_Rows from an object dataset:_
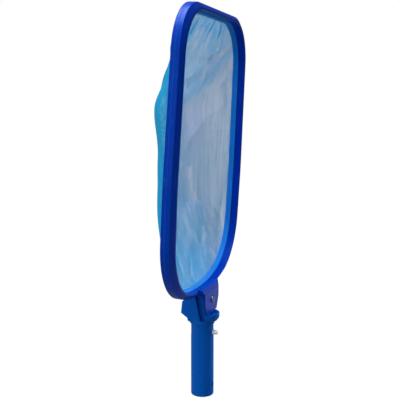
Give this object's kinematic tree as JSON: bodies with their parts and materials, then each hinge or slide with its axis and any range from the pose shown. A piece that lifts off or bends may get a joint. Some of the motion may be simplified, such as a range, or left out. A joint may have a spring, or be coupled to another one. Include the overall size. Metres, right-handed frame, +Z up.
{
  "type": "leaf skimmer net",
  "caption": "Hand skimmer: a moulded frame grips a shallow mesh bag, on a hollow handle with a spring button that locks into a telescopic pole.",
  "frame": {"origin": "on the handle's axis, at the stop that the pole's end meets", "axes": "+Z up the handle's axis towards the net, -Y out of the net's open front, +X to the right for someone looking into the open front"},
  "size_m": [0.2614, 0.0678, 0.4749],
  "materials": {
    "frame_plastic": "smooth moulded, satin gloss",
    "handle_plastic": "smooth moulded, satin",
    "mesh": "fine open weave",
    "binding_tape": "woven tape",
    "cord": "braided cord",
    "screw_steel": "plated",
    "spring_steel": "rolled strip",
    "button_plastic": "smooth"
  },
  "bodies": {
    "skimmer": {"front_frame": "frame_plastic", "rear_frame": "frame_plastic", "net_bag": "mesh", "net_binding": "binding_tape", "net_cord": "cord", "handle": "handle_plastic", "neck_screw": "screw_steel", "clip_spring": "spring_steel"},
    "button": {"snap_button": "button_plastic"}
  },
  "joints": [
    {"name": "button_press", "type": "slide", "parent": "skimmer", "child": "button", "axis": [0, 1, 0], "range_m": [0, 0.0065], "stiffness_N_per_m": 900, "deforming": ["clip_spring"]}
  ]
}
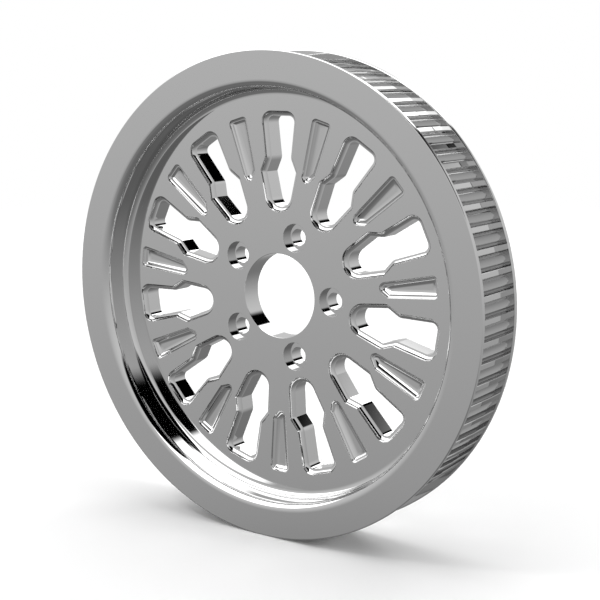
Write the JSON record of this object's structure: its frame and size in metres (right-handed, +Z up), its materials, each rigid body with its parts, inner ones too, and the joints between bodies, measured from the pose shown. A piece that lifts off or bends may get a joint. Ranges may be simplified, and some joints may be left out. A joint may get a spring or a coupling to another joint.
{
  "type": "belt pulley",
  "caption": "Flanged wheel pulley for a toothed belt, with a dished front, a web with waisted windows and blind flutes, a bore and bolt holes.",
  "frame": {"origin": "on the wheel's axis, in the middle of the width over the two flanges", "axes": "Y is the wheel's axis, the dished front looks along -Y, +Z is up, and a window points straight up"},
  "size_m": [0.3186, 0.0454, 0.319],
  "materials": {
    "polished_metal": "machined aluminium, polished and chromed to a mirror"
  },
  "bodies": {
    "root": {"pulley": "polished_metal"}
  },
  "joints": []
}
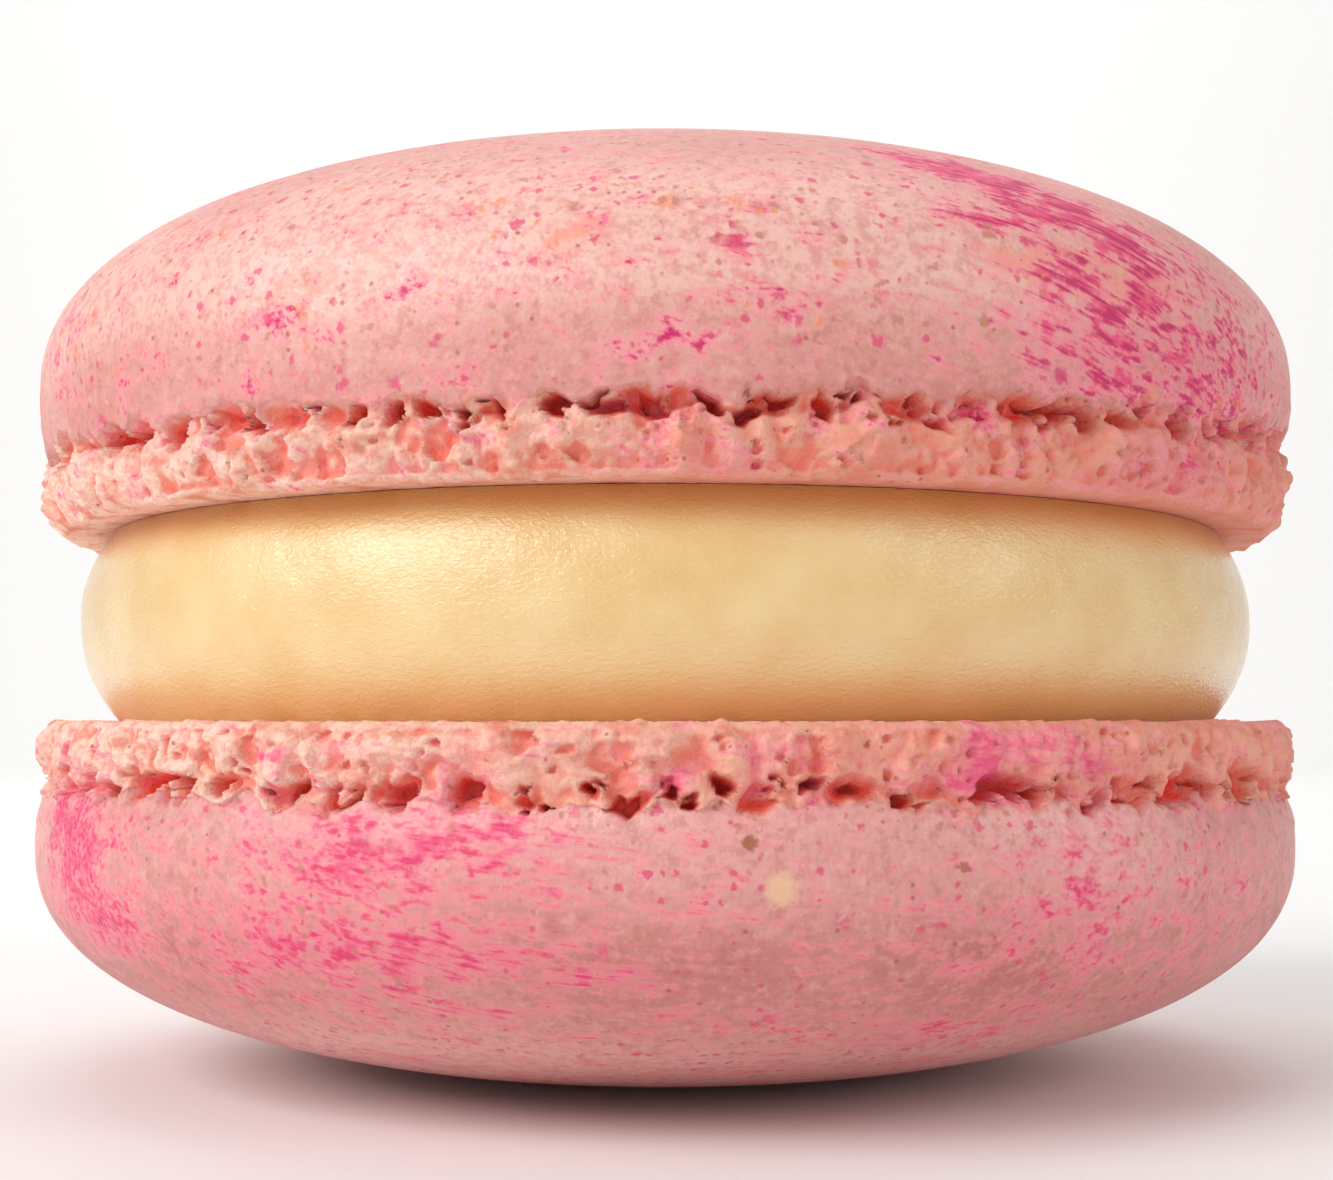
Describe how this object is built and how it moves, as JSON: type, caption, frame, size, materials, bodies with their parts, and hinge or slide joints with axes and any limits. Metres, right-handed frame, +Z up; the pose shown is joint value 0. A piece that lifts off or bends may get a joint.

_EXERCISE DIRECTIONS:_ Write out the complete set of records exactly as given.

_THE SOLUTION:_
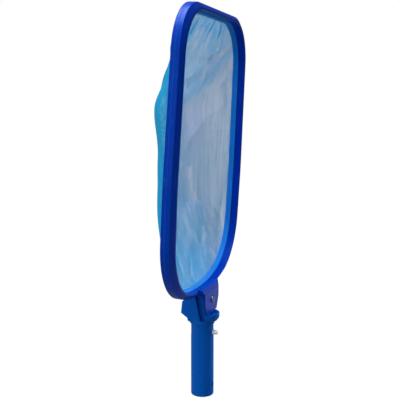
Give this object's kinematic tree as JSON: bodies with their parts and materials, then each hinge or slide with its axis and any range from the pose shown. A piece that lifts off or bends may get a joint. Some of the motion may be simplified, such as a range, or left out. A joint may have a spring, or be coupled to another one. Include the overall size. Metres, right-handed frame, +Z up.
{
  "type": "leaf skimmer net",
  "caption": "Hand skimmer: a moulded frame grips a shallow mesh bag, on a hollow handle with a spring button that locks into a telescopic pole.",
  "frame": {"origin": "on the handle's axis, at the stop that the pole's end meets", "axes": "+Z up the handle's axis towards the net, -Y out of the net's open front, +X to the right for someone looking into the open front"},
  "size_m": [0.2614, 0.0678, 0.4749],
  "materials": {
    "frame_plastic": "smooth moulded, satin gloss",
    "handle_plastic": "smooth moulded, satin",
    "mesh": "fine open weave",
    "binding_tape": "woven tape",
    "cord": "braided cord",
    "screw_steel": "plated",
    "spring_steel": "rolled strip",
    "button_plastic": "smooth"
  },
  "bodies": {
    "skimmer": {"front_frame": "frame_plastic", "rear_frame": "frame_plastic", "net_bag": "mesh", "net_binding": "binding_tape", "net_cord": "cord", "handle": "handle_plastic", "neck_screw": "screw_steel", "clip_spring": "spring_steel"},
    "button": {"snap_button": "button_plastic"}
  },
  "joints": [
    {"name": "button_press", "type": "slide", "parent": "skimmer", "child": "button", "axis": [0, 1, 0], "range_m": [0, 0.0065], "stiffness_N_per_m": 900, "deforming": ["clip_spring"]}
  ]
}
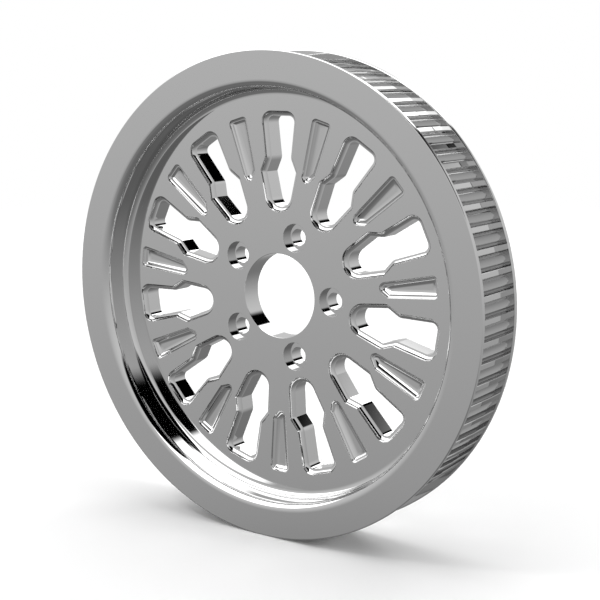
Write the JSON record of this object's structure: its frame and size in metres (right-handed, +Z up), its materials, each rigid body with its parts, inner ones too, and the joints between bodies, measured from the pose shown. A piece that lifts off or bends may get a joint. Ranges may be simplified, and some joints may be left out. A joint may get a spring or a coupling to another joint.
{
  "type": "belt pulley",
  "caption": "Flanged wheel pulley for a toothed belt, with a dished front, a web with waisted windows and blind flutes, a bore and bolt holes.",
  "frame": {"origin": "on the wheel's axis, in the middle of the width over the two flanges", "axes": "Y is the wheel's axis, the dished front looks along -Y, +Z is up, and a window points straight up"},
  "size_m": [0.3186, 0.0454, 0.319],
  "materials": {
    "polished_metal": "machined aluminium, polished and chromed to a mirror"
  },
  "bodies": {
    "root": {"pulley": "polished_metal"}
  },
  "joints": []
}
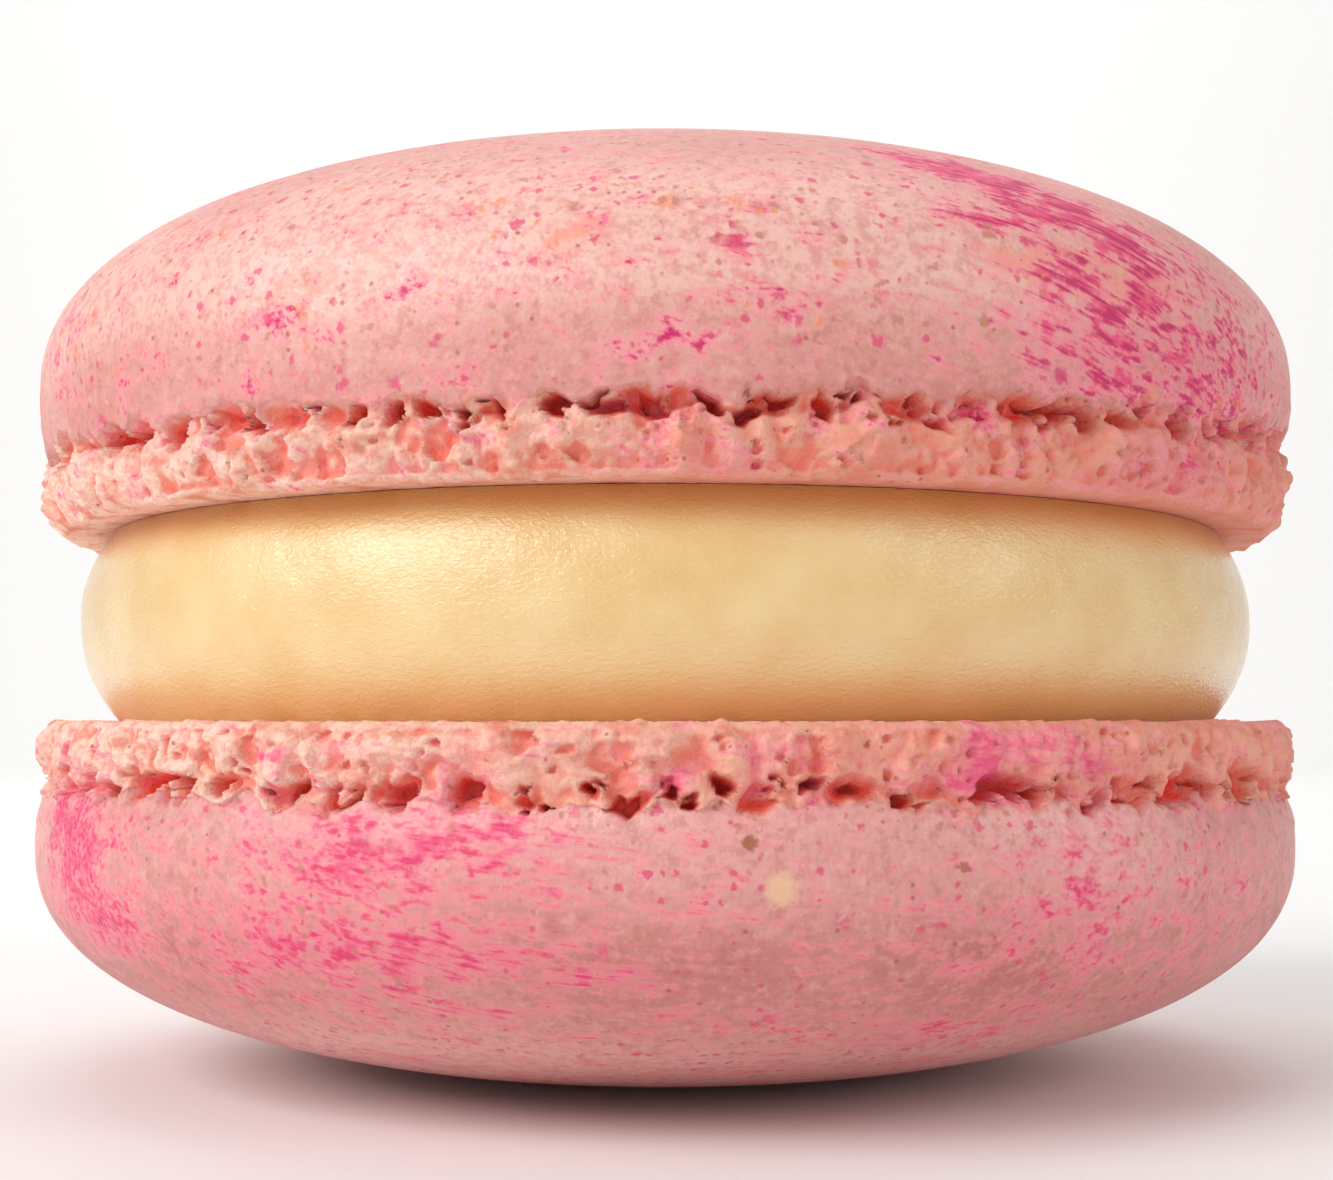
Describe how this object is built and how it moves, as JSON: type, caption, frame, size, materials, bodies with their parts, and hinge or slide joints with axes and any limits. Metres, right-handed frame, +Z up; the pose shown is joint value 0. A piece that lifts off or bends may get a joint.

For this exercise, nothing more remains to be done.